As we all know, many of Cincinnati’s early settlers came from Germany. The tradition of German immigrants is vast in southwestern Ohio, and many of our city’s landmarks – including the entire neighborhood of Over-the-Rhine – come directly from that German-American heritage.
What we do NOT often think of is that the tradition of the Christmas tree came from Germany. “O Tannenbaum,” as the old song goes, is indeed in the German language. As operators of a tree service in Cincinnati, this history is an important one to us.
Before the early 19th Century, Christmas trees were really not seen in the United States. Germany had this tradition, but it had not crossed the Atlantic when Cincinnati was founded in the late 1700s.

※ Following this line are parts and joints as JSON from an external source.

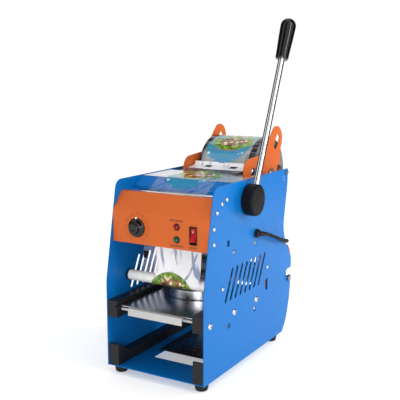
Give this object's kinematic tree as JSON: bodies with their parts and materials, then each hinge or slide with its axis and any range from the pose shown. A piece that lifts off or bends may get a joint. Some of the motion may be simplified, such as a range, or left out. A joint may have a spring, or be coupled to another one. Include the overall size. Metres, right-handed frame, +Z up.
{
  "type": "manual cup sealing machine",
  "caption": "Counter-top lever press that heat-seals printed film onto a drinking cup held in a sliding ring tray, with a film roll on top and a waste roll behind.",
  "frame": {"origin": "bottom centre of the machine's bounding box, cord left out, on the plane that the feet stand on", "axes": "+Z up, -Y out of the front towards the user, +X towards the lever side"},
  "size_m": [0.23, 0.524, 0.6344],
  "materials": {
    "blue_paint": "satin powder coat",
    "orange_paint": "satin powder coat",
    "black_plastic": "moulded, slight sheen",
    "black_rubber": "matt",
    "stainless": "bright, finely brushed",
    "chrome": "polished",
    "aluminium": "turned and polished",
    "steel": "machined",
    "white_paint": "gloss",
    "ivory_plastic": "smooth",
    "silicone": "smooth, slightly clear",
    "brass": "machined",
    "mica_board": "pressed board",
    "film": "glossy printed film",
    "red_plastic": "clear moulding",
    "green_plastic": "clear moulding"
  },
  "bodies": {
    "frame": {"left_side_plate": "blue_paint", "right_side_plate": "blue_paint", "base_plate": "blue_paint", "cup_rest_mat": "black_rubber", "foot_front_left": "black_rubber", "foot_front_right": "black_rubber", "foot_rear_left": "black_rubber", "foot_rear_right": "black_rubber", "base_rail_left": "black_plastic", "base_rail_right": "black_plastic", "tray_rail_left": "black_plastic", "tray_rail_right": "black_plastic", "head_bridge": "steel", "return_spring_left": "steel", "return_spring_right": "steel", "shaft_bearing_left": "brass", "shaft_bearing_right": "brass", "control_box": "orange_paint", "thermostat_body": "black_plastic", "heat_light": "red_plastic", "temp_light": "green_plastic", "rocker_housing": "black_plastic", "deck_plate": "stainless", "slope_plate": "blue_paint", "roll_cradle": "blue_paint", "front_film_rod": "chrome", "rear_film_rod": "chrome", "front_roller_shaft": "steel", "roll_bracket_left": "orange_paint", "roll_bracket_right": "orange_paint", "film_web": "film", "rear_cover": "orange_paint", "cable_gland": "black_plastic", "power_cord": "black_rubber", "cord_coil": "black_rubber", "plug": "black_plastic"},
    "lever": {"pinion_shaft": "steel", "lever_hub": "black_plastic", "lever_rod": "chrome", "lever_grip": "black_plastic"},
    "sealing_head": {"heater_block": "aluminium", "insulator_disc": "mica_board", "cutter_ring": "steel", "head_plate": "steel", "guide_post_left": "chrome", "guide_post_right": "chrome", "head_rack": "steel"},
    "tray": {"tray_plate": "stainless", "tray_handle": "white_paint", "cup_ring": "aluminium", "cup_ring_seal": "silicone"},
    "supply_roll": {"film_roll": "film", "roll_chuck_left": "black_plastic", "roll_chuck_right": "black_plastic", "roll_axle": "steel"},
    "guide_roller": {"guide_roller": "chrome"},
    "front_roller": {"front_roller": "ivory_plastic"},
    "waste_roll": {"waste_roll": "film"},
    "knob": {"thermostat_knob": "black_plastic"},
    "rocker": {"rocker_button": "red_plastic"}
  },
  "joints": [
    {"name": "lever_hinge", "type": "hinge", "parent": "frame", "child": "lever", "pos_m": [-0.0105, -0.044, 0.3115], "axis": [1, 0, 0], "range_deg": [0, 90]},
    {"name": "head_slide", "type": "slide", "parent": "frame", "child": "sealing_head", "axis": [0, 0, -1], "range_m": [0, 0.0237], "stiffness_N_per_m": 900, "springref_m": -0.025, "deforming": ["return_spring_left", "return_spring_right"]},
    {"name": "tray_slide", "type": "slide", "parent": "frame", "child": "tray", "axis": [0, -1, 0], "range_m": [0, 0.14]},
    {"name": "supply_roll_spin", "type": "hinge", "parent": "frame", "child": "supply_roll", "pos_m": [-0.0105, 0.127, 0.335], "axis": [1, 0, 0], "continuous": true},
    {"name": "guide_roller_spin", "type": "hinge", "parent": "frame", "child": "guide_roller", "pos_m": [-0.0105, 0.0456, 0.3481], "axis": [1, 0, 0], "continuous": true},
    {"name": "front_roller_spin", "type": "hinge", "parent": "frame", "child": "front_roller", "pos_m": [-0.0105, -0.1355, 0.1685], "axis": [1, 0, 0], "continuous": true},
    {"name": "waste_roll_spin", "type": "hinge", "parent": "frame", "child": "waste_roll", "pos_m": [-0.0105, 0.144, 0.1215], "axis": [1, 0, 0], "continuous": true},
    {"name": "thermostat_knob_turn", "type": "hinge", "parent": "frame", "child": "knob", "pos_m": [-0.0575, -0.1785, 0.269], "axis": [0, 1, 0], "range_deg": [0, 300]},
    {"name": "rocker_switch_tilt", "type": "hinge", "parent": "frame", "child": "rocker", "pos_m": [0.0567, -0.1735, 0.2665], "axis": [1, 0, 0], "range_deg": [0, 20]}
  ],
  "couplings": [
    {"joint": "head_slide", "follows": "lever_hinge", "m_per_rad": 0.015}
  ]
}
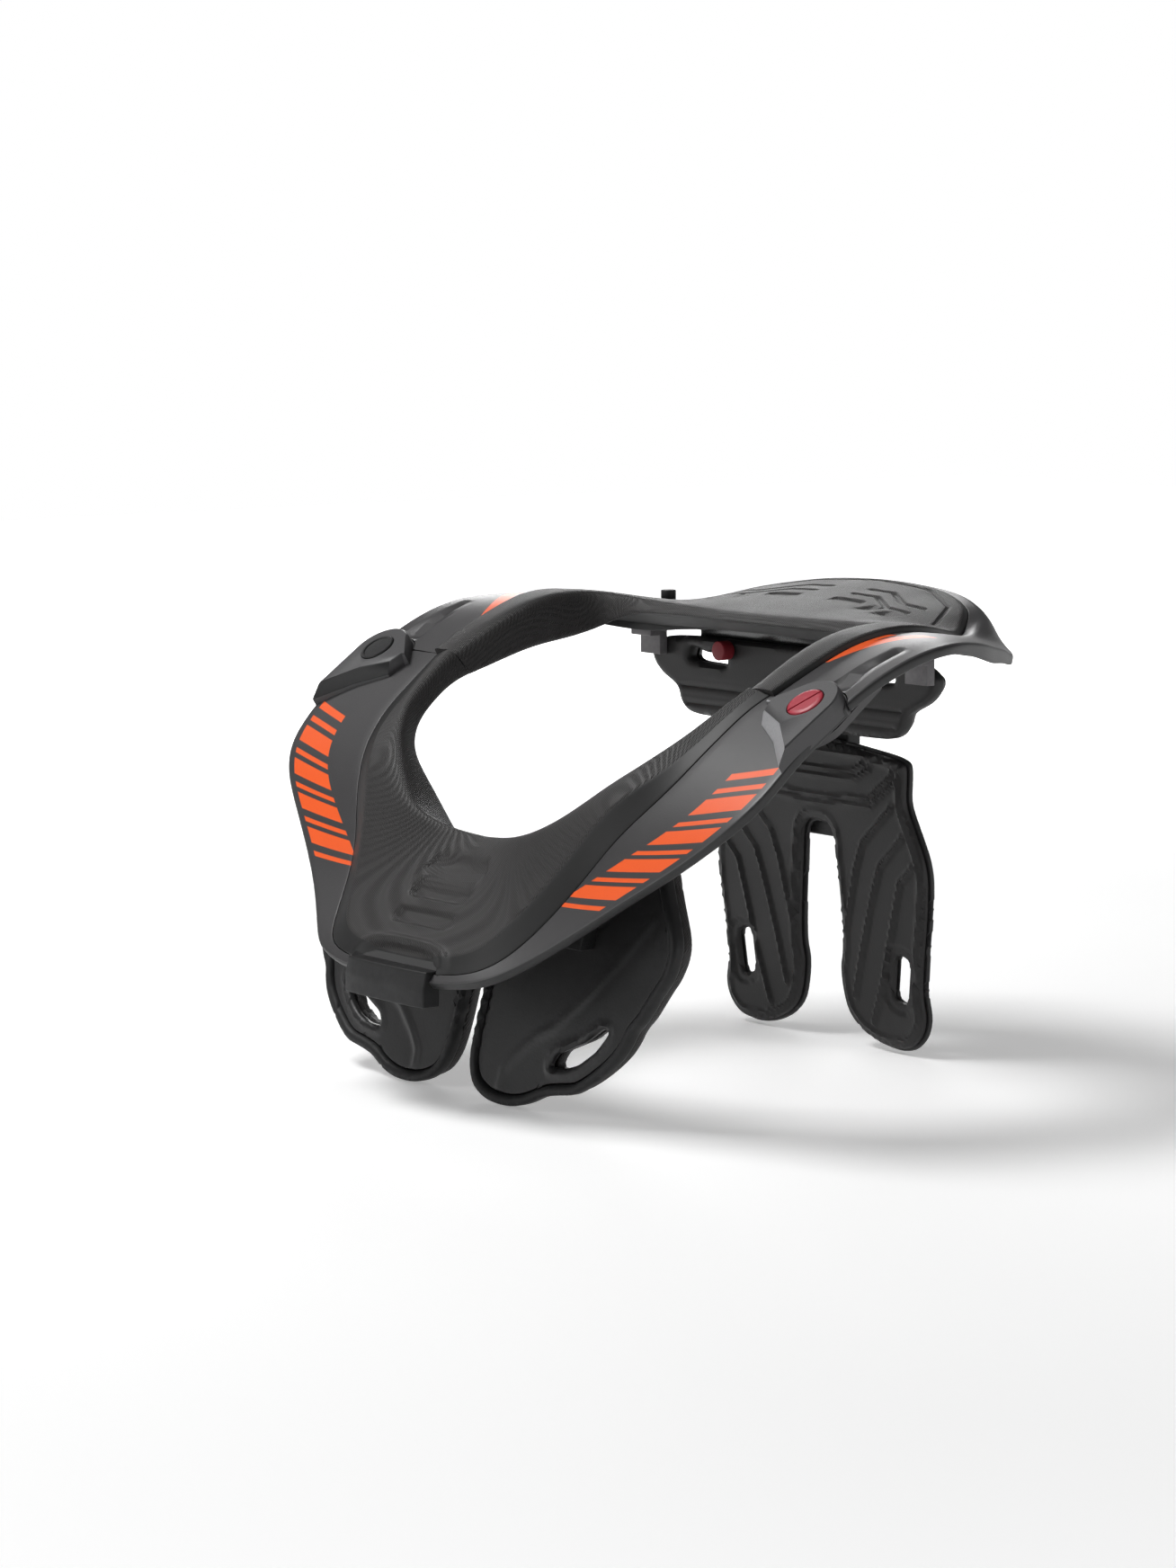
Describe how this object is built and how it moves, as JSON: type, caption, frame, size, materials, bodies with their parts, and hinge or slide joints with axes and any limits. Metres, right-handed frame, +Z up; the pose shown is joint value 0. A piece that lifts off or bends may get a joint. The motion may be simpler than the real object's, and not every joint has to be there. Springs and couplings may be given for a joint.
{
  "type": "motocross neck brace",
  "caption": "Hinged protective collar: padded front and rear tables round the neck hole, chest leaves, a saddle and a two-legged back strut.",
  "frame": {"origin": "on the ground plane under the four tips, midway between the front tab and the rear rim, on the middle plane", "axes": "+Z up, -Y to the wearer's chest, +X to the wearer's left"},
  "size_m": [0.2976, 0.2724, 0.1888],
  "materials": {
    "shell": "dark grey moulded shell with a satin shine and orange printed bands",
    "foam": "black moulded foam with a fine woven grain",
    "tab_rubber": "black rubber",
    "edge_rubber": "black rubber lip",
    "plate": "satin black plastic",
    "cover": "dark grey satin plastic",
    "cap_plastic": "black plastic",
    "red_plastic": "red satin plastic",
    "grey_plastic": "light grey plastic"
  },
  "bodies": {
    "rear_half": {"rear_shell": "shell", "rear_pad": "foam", "hinge_pin": "cap_plastic", "saddle_pad": "foam", "saddle_plate": "plate", "strut_pad": "foam", "strut_plate": "plate", "spine_post": "cap_plastic", "table_peg": "cap_plastic", "wing_bracket_left": "grey_plastic", "adjuster_left": "red_plastic", "wing_bracket_right": "grey_plastic", "adjuster_right": "red_plastic"},
    "front_half": {"front_shell": "shell", "front_pad": "foam", "front_tab": "tab_rubber", "hinge_cover_left": "cover", "hinge_cover_right": "cover", "chest_plate_left": "plate", "chest_rim_left": "edge_rubber", "chest_pad_left": "foam", "leaf_bracket_left": "cap_plastic", "chest_plate_right": "plate", "chest_rim_right": "edge_rubber", "chest_pad_right": "foam", "leaf_bracket_right": "cap_plastic"},
    "button": {"release_button": "red_plastic"}
  },
  "joints": [
    {"name": "front_swing", "type": "hinge", "parent": "rear_half", "child": "front_half", "pos_m": [-0.135, -0.03735, 0.1554], "axis": [0, 0.5592, -0.829], "range_deg": [0, 35]},
    {"name": "button_press", "type": "slide", "parent": "front_half", "child": "button", "axis": [0, 0.5592, -0.829], "range_m": [0, 0.0016], "stiffness_N_per_m": 600, "springref_m": -0.002}
  ]
}
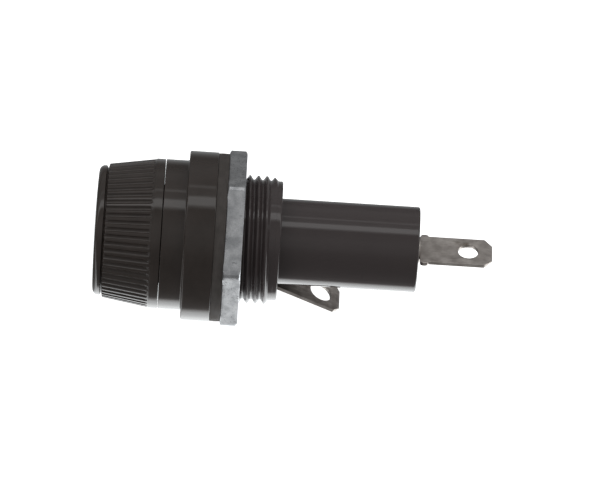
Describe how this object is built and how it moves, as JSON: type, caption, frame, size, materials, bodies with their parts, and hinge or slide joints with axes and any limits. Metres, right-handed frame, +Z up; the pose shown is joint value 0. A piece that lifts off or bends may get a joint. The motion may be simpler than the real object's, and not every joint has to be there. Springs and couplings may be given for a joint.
{
  "type": "cartridge fuse holder",
  "caption": "Panel-mount holder for a glass cartridge fuse, with a fluted bayonet knob, threaded barrel, hex nut, soft washer and two solder terminals.",
  "frame": {"origin": "centre of the flange's rear face on the axis, where the panel seats", "axes": "+X along the axis from the knob to the end terminal, +Z up, away from the side terminal"},
  "size_m": [0.0494, 0.021, 0.0212],
  "materials": {
    "body_phenolic": "glossy black moulded phenolic",
    "knob_phenolic": "glossy black moulded phenolic, fluted",
    "washer_rubber": "matte dark grey neoprene",
    "nut_zinc": "zinc-plated steel, faintly mottled",
    "terminal_tinned": "tin-plated brass strip with faint stains",
    "contact_brass": "plain spring brass",
    "spring_steel": "bright spring wire",
    "fuse_glass": "clear drawn glass tube",
    "fuse_cap": "nickel-plated brass cap",
    "fuse_wire": "tinned fuse wire",
    "solder": "dull solder"
  },
  "bodies": {
    "holder": {"body_moulding": "body_phenolic", "front_contact": "contact_brass", "side_terminal": "terminal_tinned", "side_terminal_rivet": "contact_brass", "end_terminal": "terminal_tinned", "end_eyelet": "terminal_tinned", "spring_seat": "contact_brass"},
    "washer": {"panel_washer": "washer_rubber"},
    "nut": {"panel_nut": "nut_zinc"},
    "fuse": {"fuse_glass": "fuse_glass", "fuse_cap_front": "fuse_cap", "fuse_cap_rear": "fuse_cap", "fuse_element": "fuse_wire", "fuse_solder_front": "solder", "fuse_solder_rear": "solder"},
    "knob": {"knob_shell": "knob_phenolic", "fuse_clip": "contact_brass", "clip_rivet": "contact_brass"},
    "plunger": {"plunger_cup": "contact_brass", "contact_spring": "spring_steel"}
  },
  "joints": [
    {"name": "fuse_draw", "type": "slide", "parent": "holder", "child": "fuse", "axis": [-1, 0, 0], "range_m": [0, 0.032]},
    {"name": "knob_turn", "type": "hinge", "parent": "fuse", "child": "knob", "pos_m": [0, 0, 0], "axis": [1, 0, 0], "range_deg": [0, 60]},
    {"name": "washer_slide", "type": "slide", "parent": "holder", "child": "washer", "axis": [1, 0, 0], "range_m": [0, 0.00346]},
    {"name": "nut_turn", "type": "hinge", "parent": "washer", "child": "nut", "pos_m": [0, 0, 0], "axis": [1, 0, 0], "range_deg": [0, 1180]},
    {"name": "plunger_press", "type": "slide", "parent": "holder", "child": "plunger", "axis": [1, 0, 0], "range_m": [0, 0.0008], "stiffness_N_per_m": 1200, "springref_m": -0.0015, "deforming": ["contact_spring"]}
  ],
  "couplings": [
    {"joint": "nut_turn", "follows": "washer_slide", "rad_per_m": 5936.9}
  ]
}
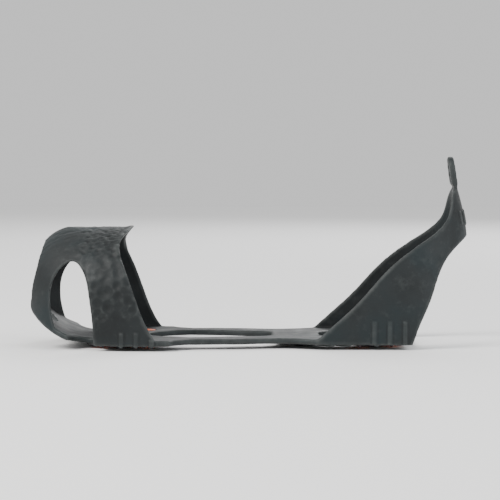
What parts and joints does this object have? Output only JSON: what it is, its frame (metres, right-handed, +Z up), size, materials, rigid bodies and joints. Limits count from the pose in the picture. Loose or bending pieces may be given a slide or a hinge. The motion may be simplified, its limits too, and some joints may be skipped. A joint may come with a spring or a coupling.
{
  "type": "shoe ice cleat",
  "caption": "Slip-on rubber ice cleat: a studded sole web with a toe cage, arch rails and a heel strap with a pull tab, shown in its worn shape.",
  "frame": {"origin": "on the ground in the middle of the whole cleat's footprint, with the stud tips on the ground", "axes": "+X towards the heel, +Y across the sole, +Z up"},
  "size_m": [0.303, 0.1184, 0.1316],
  "materials": {
    "rubber": "matte moulded rubber with a fine hammered grain",
    "orange_plastic": "satin orange polymer",
    "steel": "turned steel",
    "carbide": "ground sintered carbide"
  },
  "bodies": {
    "forefoot": {"harness_forefoot": "rubber", "stud_housing_ball_1": "orange_plastic", "stud_jacket_ball_1": "steel", "stud_pin_ball_1": "carbide", "stud_housing_ball_2": "orange_plastic", "stud_jacket_ball_2": "steel", "stud_pin_ball_2": "carbide", "stud_housing_ball_3": "orange_plastic", "stud_jacket_ball_3": "steel", "stud_pin_ball_3": "carbide", "stud_housing_ball_4": "orange_plastic", "stud_jacket_ball_4": "steel", "stud_pin_ball_4": "carbide"},
    "heel": {"harness_heel": "rubber", "stud_housing_heel_1": "orange_plastic", "stud_jacket_heel_1": "steel", "stud_pin_heel_1": "carbide", "stud_housing_heel_2": "orange_plastic", "stud_jacket_heel_2": "steel", "stud_pin_heel_2": "carbide", "stud_housing_heel_3": "orange_plastic", "stud_jacket_heel_3": "steel", "stud_pin_heel_3": "carbide", "stud_housing_heel_4": "orange_plastic", "stud_jacket_heel_4": "steel", "stud_pin_heel_4": "carbide"},
    "strap": {"heel_strap": "rubber"},
    "tab": {"pull_tab": "rubber"}
  },
  "joints": [
    {"name": "ball_flex", "type": "hinge", "parent": "forefoot", "child": "heel", "pos_m": [-0.04195, 0, 0.0074], "axis": [0, -1, 0], "range_deg": [0, 35], "stiffness_Nm_per_rad": 1},
    {"name": "strap_fold", "type": "hinge", "parent": "heel", "child": "strap", "pos_m": [0.12805, 0, 0.046], "axis": [0, 1, 0], "range_deg": [0, 50], "stiffness_Nm_per_rad": 0.4},
    {"name": "tab_fold", "type": "hinge", "parent": "strap", "child": "tab", "pos_m": [0.14485, 0, 0.11075], "axis": [0, 1, 0], "range_deg": [0, 75], "stiffness_Nm_per_rad": 0.02}
  ]
}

An immigrant from Baden-Wurttemberg, Dr. Ludwig (Louis) Rehfuss, was a medical doctor who opened a pharmacy in Cincinnati in 1833. Rehfuss was active in the community. He helped found the Deutsche Gesellschaft (German society) for Cincinnati in 1834, and helped launch a German-language newspaper, Cincinnati Volksblatt, two years later.
That first Cincinnati Christmas tree, though, set up and decorated by Dr. Rehfuss and his family, was significant. New England had seen its first Christmas tree in 1832, and it was introduced by Charles Follen, a Harvard professor specializing in the German language.
Dr. Rehfuss’s introductory Tannenbaum tree inspired many others to raise their own trees, in northern Kentucky and southern Ohio. Advent season was soon typified by the presence of these coniferous trees bearing ornaments, and the rest is history.
Our Cincinnati tree service works more on the trees in people’s back yards and front yards than on the displays in living rooms. However, this tree tradition is notable, and it is one that spread rapidly, not just through the Midwest but throughout all of the United States.